Growing up is different for everyone; some even welcome the awkward transition from child to adolescent. For me, it was an unfriendly reminder from Father Time. I wanted to run barefoot through my backyard picking the growing dandelions, then blowing the fluff off and making the accustomed wish. I wanted to ride my Power Wheel jeep just a few moments longer. I didn't want to take on the new responsibilities that would accompany this "growing up" business.

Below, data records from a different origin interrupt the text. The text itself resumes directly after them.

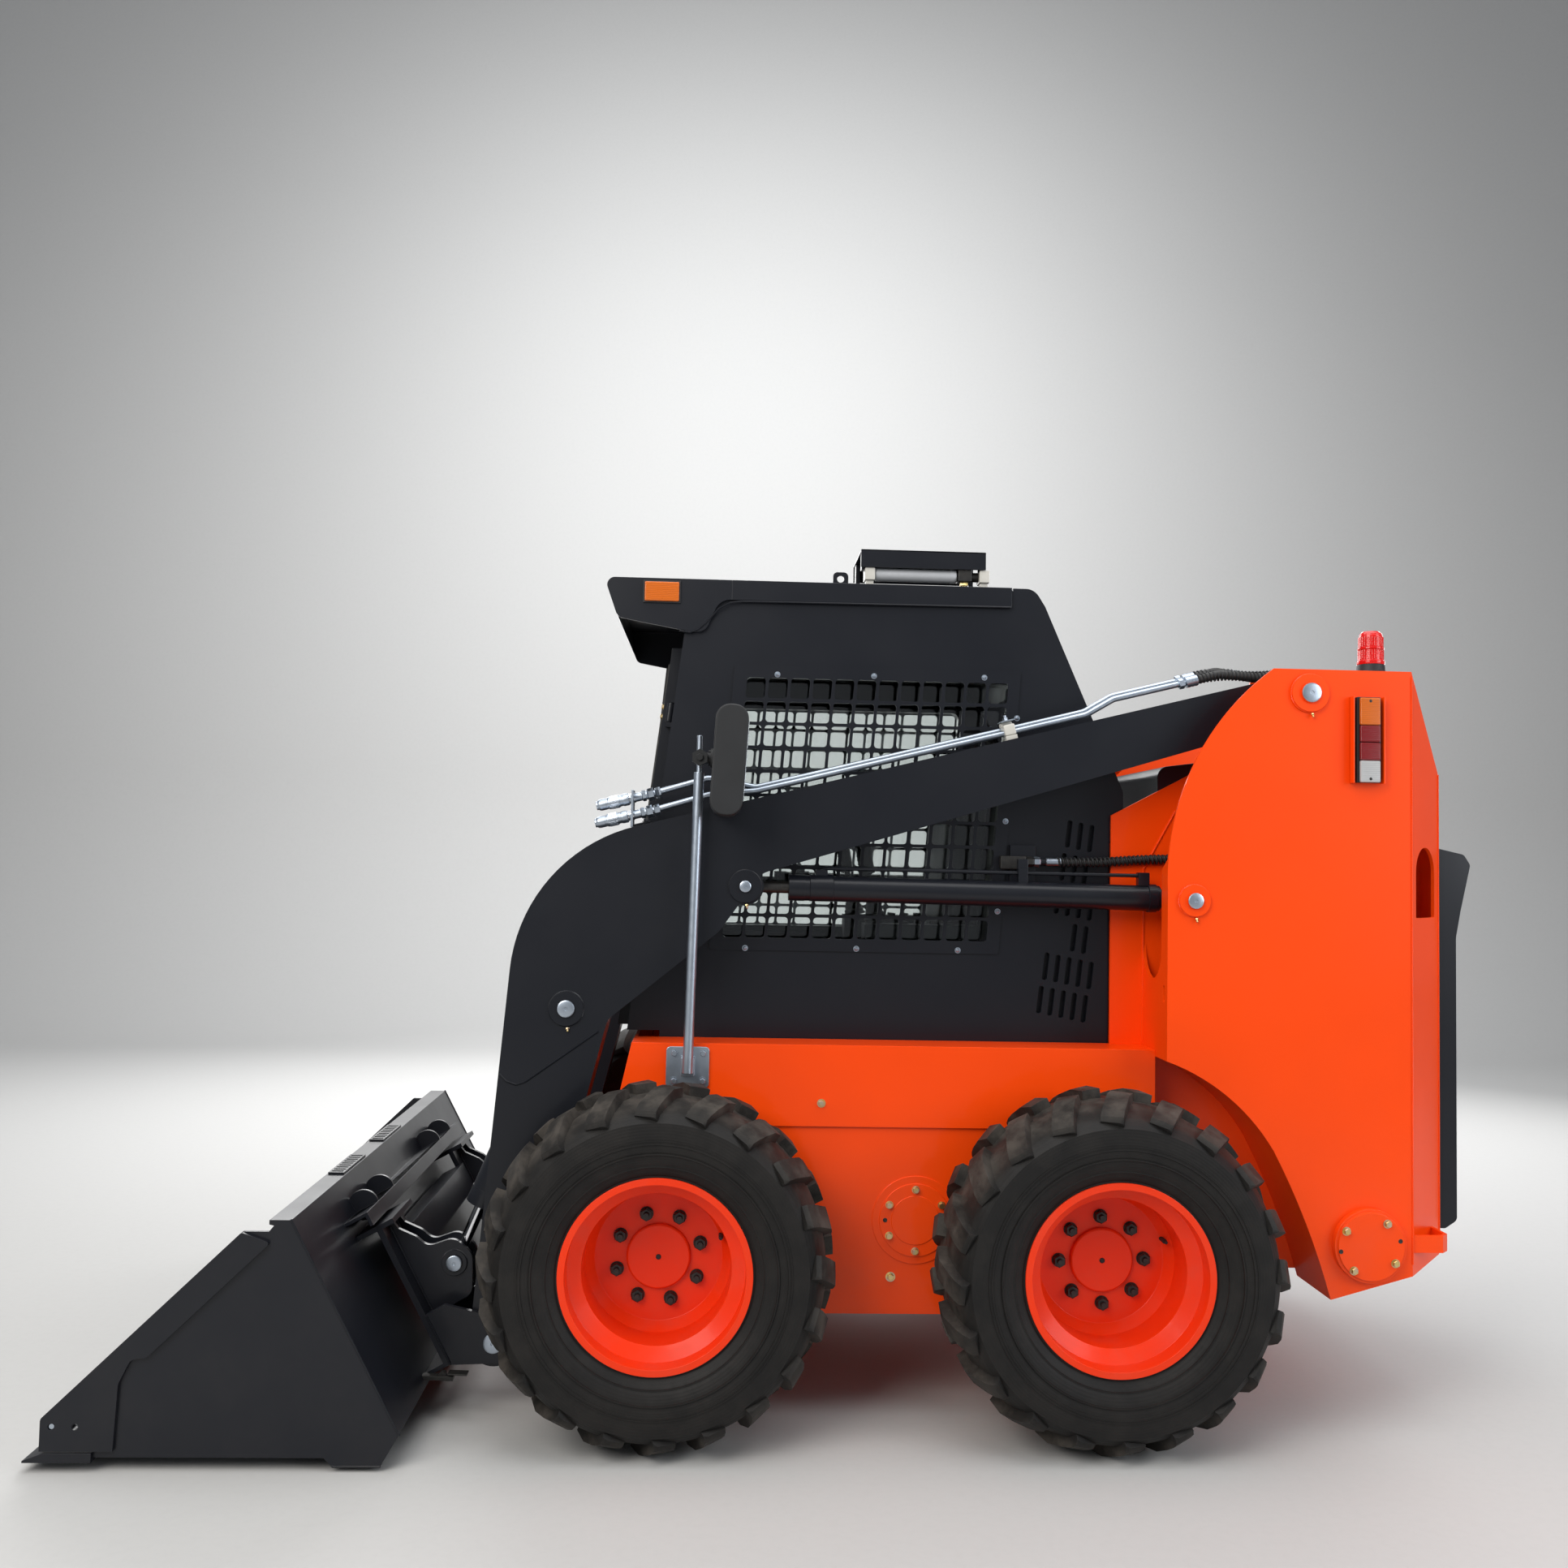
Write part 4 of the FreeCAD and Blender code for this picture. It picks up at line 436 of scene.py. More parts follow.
def ring(bm, wide, tall, band, depth, place):
    """Flat frame round an opening, band wide and depth thick, facing along the local Z of its place."""
    matrix = place @ Matrix.Diagonal((tall + 2 * band, wide + 2 * band, 1.0, 1.0))
    grown = bmesh.ops.create_grid(bm, x_segments=1, y_segments=1, size=0.5, matrix=matrix)
    middle_face = grown["verts"][0].link_faces[0]
    around = bmesh.ops.inset_region(bm, faces=[middle_face], thickness=band, use_boundary=True,
                                    use_even_offset=True)["faces"]
    bmesh.ops.delete(bm, geom=[middle_face], context="FACES")
    raised = bmesh.ops.extrude_face_region(bm, geom=around, use_keep_orig=True)["geom"]
    lift = place.to_3x3() @ Vector((0, 0, depth))
    bmesh.ops.translate(bm, vec=lift, verts=[item for item in raised if isinstance(item, bmesh.types.BMVert)])


def hexagon_bolt(bm, seat, axis, across, height, washer=0.0):
    """Hexagon head with a chamfered crown, on a round washer where one is asked for."""
    axis = Vector(axis).normalized()
    start = Vector(seat)
    if washer:
        prism(bm, 20, washer, start, axis, 0.0015)
        start = start + axis * 0.0015
    radius = across / math.sqrt(3)
    prism(bm, 6, radius, start, axis, height * 0.8)
    prism(bm, 6, radius, start + axis * height * 0.8, axis, height * 0.2, radius * 0.86)


def button_head(bm, seat, axis, radius, height):
    profile = [(0.0, height), (radius * 0.32, height), (radius * 0.36, height * 0.55), (radius * 0.5, height * 0.6),
               (radius * 0.56, height * 0.98), (radius * 0.8, height * 0.72), (radius, height * 0.2), (radius, 0.0)]
    spun(bm, profile, seat, axis, 14)


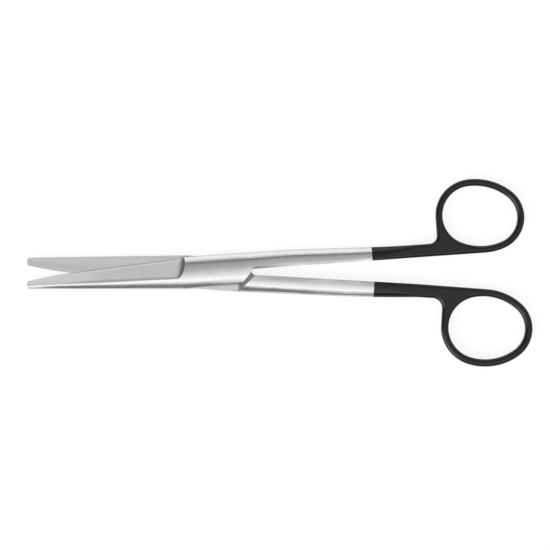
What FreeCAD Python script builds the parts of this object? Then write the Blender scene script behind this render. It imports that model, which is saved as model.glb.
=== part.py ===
import FreeCAD, Part
import PartDesign, Sketcher
import math
import os

from FreeCAD import Placement, Rotation, Vector

# Dissecting scissors with straight blades, 17 cm long closed, lying flat and slightly open.
#
# Each half is one forging: blade, joint plate, shank and finger ring. It is drawn in a frame of its
# own, as it stands with the scissors closed: X from the pivot to the ring, Y to the side of the half
# where its ring is, Z from the plane where the two halves meet to the half's own outer face. The
# lower half is turned over about X, and each half then swings to its place about the pivot axis.

SIZES = [
    ("rest_half_angle", 3.6, "each half's swing from closed as the scissors lie, degrees"),
    ("joint_thickness", 4.8, "both halves together at the pivot"),
    ("face_gap", 0.04, "running gap between the two inner faces"),
    ("inner_offset", 0.1, "each shank's inner side from the closing line"),
    # joint plate
    ("plate_back", 8.5, "start of the plate, towards the tips"),
    ("plate_front", 9.4, "corner where the plate's slant to the shank starts"),
    ("plate_slant_end", 14.1, "where the slant meets the shank's inner side"),
    ("plate_outer_back", 5.75, "half width on the side of the ring, at the back"),
    ("upper_plate_outer", 5.75, "half width on the side of the ring, at the front, upper half"),
    ("lower_plate_outer", 6.1, "half width on the side of the ring, at the front, lower half"),
    ("plate_spine_back", 5.15, "half width on the spine side, at the back"),
    ("plate_spine_front", 5.0, "half width on the spine side, at the front corner"),
    ("upper_plate_flat", 0.3, "half width of the flat on the upper half's domed plate"),
    ("lower_plate_flat", 3.3, "half width of the flat that the screw head sits in"),
    ("upper_plate_nose", 0.8, "rounding of the upper plate's ring side"),
    ("spine_nose_back", 1.3, "rounding of the upper plate's spine side, at the back"),
    ("spine_nose_front", 1.7, "rounding of the upper plate's spine side, at the front"),
    ("lower_plate_rim", 1.1, "height of the lower plate's side wall"),
    ("shoulder_gap", 0.5, "from one half's slant to the other's shoulder when closed"),
    ("shoulder_length", 6.0, "stock behind the slant that the shoulder is cut from"),
    # blade
    ("tip_reach", 62.0, "pivot to tip"),
    ("tip_spine", 1.35, "half width at the tip, spine side"),
    ("tip_stock", 2.6, "half width of the forging at the tip, edge side, before grinding"),
    ("tip_thickness", 1.07, "one blade at the tip"),
    ("tip_flat_inner", 0.3, "start of the rounded back at the tip"),
    ("tip_flat_outer", 0.6, "end of the flat at the tip, edge side"),
    ("tip_rim", 0.35, "height of the side wall at the tip"),
    ("tip_end_half", 0.5, "half length of the blunt end"),
    ("tip_round", 0.9, "rounding of the blunt end's two corners"),
    ("edge_root_reach", 12.0, "pivot to the root of the cutting edge"),
    ("edge_root", 5.05, "cutting edge from the centre line at its root"),
    ("kick_reach", 10.9, "pivot to where the edge's root turns out to the plate"),
    ("kick_end", 8.1, "pivot to where that turn is clear of the plate"),
    ("kick_over", 0.3, "how far it is clear of it"),
    ("belly_reach", 47.0, "pivot to where the edge starts to curve in"),
    ("belly", 2.95, "cutting edge from the centre line there"),
    ("edge_tip", 1.4, "cutting edge from the centre line where the tip rounds off"),
    ("bevel_angle", 16.0, "slope of the ground face, degrees"),
    ("bevel_base", 0.35, "thickness left at the cutting edge"),
    ("bevel_end", 10.5, "pivot to the end of the ground face, at the edge"),
    ("bevel_skew", 15.0, "turn of the grinding wheel's axis, degrees"),
    ("wheel_radius", 3.0, "hollow run-out that the wheel leaves"),
    ("edge_bevel", 0.25, "small bright bevel along the edge"),
    ("hollow_root_half", 3.9, "half width of the inner hollow at the root"),
    ("hollow_root_depth", 0.12, "depth of the inner hollow at the root"),
    ("hollow_tip_half", 0.8, "half width of the inner hollow at the tip"),
    ("hollow_tip_depth", 0.03, "depth of the inner hollow at the tip"),
    ("hollow_margin", 2.0, "unground length at each end of the hollow"),
    # shank
    ("upper_root_outer", 5.65, "outer side at the joint, upper half"),
    ("lower_root_outer", 6.05, "outer side at the joint, lower half"),
    ("shank_mid_reach", 32.0, "pivot to the shank's middle section"),
    ("upper_mid_outer", 5.5, "outer side there, upper half"),
    ("lower_mid_outer", 5.85, "outer side there, lower half"),
    ("shank_mid_thickness", 4.5, "thickness there"),
    ("shank_neck_reach", 54.0, "pivot to the section where the coating starts"),
    ("upper_neck_outer", 4.65, "outer side there, upper half"),
    ("lower_neck_outer", 5.35, "outer side there, lower half"),
    ("shank_neck_thickness", 4.1, "thickness there"),
    ("upper_root_crown", 0.1, "start of the shank's crown from its inner side, at the joint"),
    ("lower_root_crown", 1.5, "start of the shank's crown from its inner side, at the joint"),
    ("upper_crown", 0.6, "start of the crown farther on, upper half"),
    ("lower_crown", 1.5, "start of the crown farther on, lower half"),
    ("crown_width", 0.5, "width of the crown's flat"),
    ("upper_shank_nose", 0.8, "rounding of the shank's outer side, upper half"),
    ("lower_shank_nose", 1.6, "rounding of the shank's outer side, lower half"),
    ("upper_middle_fall", 0.04, "fall from the crown to the inner side at the middle, upper half"),
    ("lower_middle_fall", 0.13, "fall from the crown to the inner side at the middle, lower half"),
    ("neck_inner_fall", 0.2, "fall from the crown to the inner side where the coating starts"),
    # finger ring
    ("stub_length", 5.0, "even length of the shank before it turns into the ring"),
    ("upper_stub_outer", 4.42, "outer side there, upper half"),
    ("lower_stub_outer", 4.55, "outer side there, lower half"),
    ("ring_thickness", 3.8, "across the ring's bar"),
    ("upper_ring_bar", 2.35, "width of the ring's bar in plan"),
    ("lower_ring_bar", 2.5, "width of the ring's bar in plan"),
    ("upper_ring_lift", 0.0, "ring's inner side out from the shank's inner side"),
    ("lower_ring_lift", 0.4, "ring's inner side out from the shank's inner side"),
    ("ring_round", 1.1, "rounding of the ring's edges"),
    ("upper_ring_reach", 88.1, "pivot to the centre of the hole's near end, along the shank"),
    ("lower_ring_reach", 90.5, "pivot to the centre of the hole's near end, along the shank"),
    ("upper_ring_tilt", -11.0, "turn of the ring's long axis, degrees"),
    ("lower_ring_tilt", 0.0, "turn of the ring's long axis, degrees"),
    ("upper_hole_half", 10.0, "half width of the hole"),
    ("lower_hole_half", 10.52, "half width of the hole"),
    ("upper_near_radius", 9.72, "hole's end at the shank"),
    ("lower_near_radius", 10.32, "hole's end at the shank"),
    ("upper_side_radius", 17.8, "hole's long sides"),
    ("lower_side_radius", 16.75, "hole's long sides"),
    ("far_radius", 8.8, "hole's far end"),
    ("upper_crotch", 2.6, "rounding between shank and ring"),
    ("lower_crotch", 3.4, "rounding between shank and ring"),
    # pivot screw
    ("journal_radius", 1.65, "smooth part that the lower half turns on"),
    ("thread_radius", 1.45, "threaded end, as a plain cylinder"),
    ("head_radius", 2.7, "slotted head"),
    ("head_height", 1.05, "slotted head"),
    ("head_sink", 0.05, "head below the lower half's outer face"),
    ("running_clearance", 0.03, "journal in bore, and head in its counterbore, radial"),
    ("head_clearance", 0.02, "head over its seat, axial"),
    ("thread_clearance", 0.01, "threaded end in the upper half, radial"),
    ("screw_chamfer", 0.15, "broken corners of the screw"),
    ("slot_width", 0.8, "screwdriver slot"),
    ("slot_depth", 0.5, "screwdriver slot"),
    ("slot_turn", 25.0, "slot's turn from the long axis, degrees"),
]

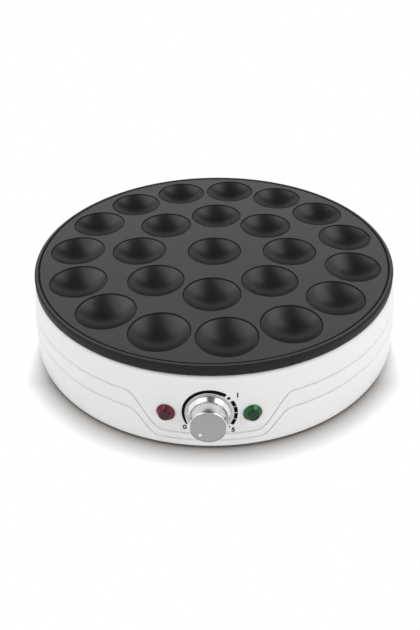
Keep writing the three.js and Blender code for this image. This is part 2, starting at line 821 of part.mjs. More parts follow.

The first sign of my budding maturity was my mothers' decision to make me my brother's all-time baby-sitter. Instead of me being the one watching cartoons while lazily enjoying the summer day, I had to make sure that my brother was breathing. I didn't want to be the one in charge, not just yet. Of course, I pushed everything "adult" far away from me in this point of my life. I didn't want to accept my birthday presents that consisted of Just For Teens makeup kits and other equally girly products. I started to act more childish then I already was, or at least that's how my mother claimed I was. I tried to influence my friends that my swing set was so cool, not layering on the make-up and trying to grab the attention of a few males. I knew then that I had taken my hi-jinks a bit too far when my friends decided to continue on their maturity, leaving me with a pile of worn dolls and toys.
The responsibilities kept coming, from a new job to continued school work. Once I had reached high school, I had accepted this new power and felt that maybe this growing up thing isn't so bad. That was my first step to conquering my challenge, I needed to realize that I could still "grow up" without abandoning the part of my childhood attitude that adults seem to forget so often- being fun, happy, and carefree.
I am now ready to continue my ongoing growth and anticipate fully conquering my fear of adulthood by going away to college. I can be responsible and still have fun, right? Everyone enjoys being a big kid sometimes, and I hope that you don't forget that.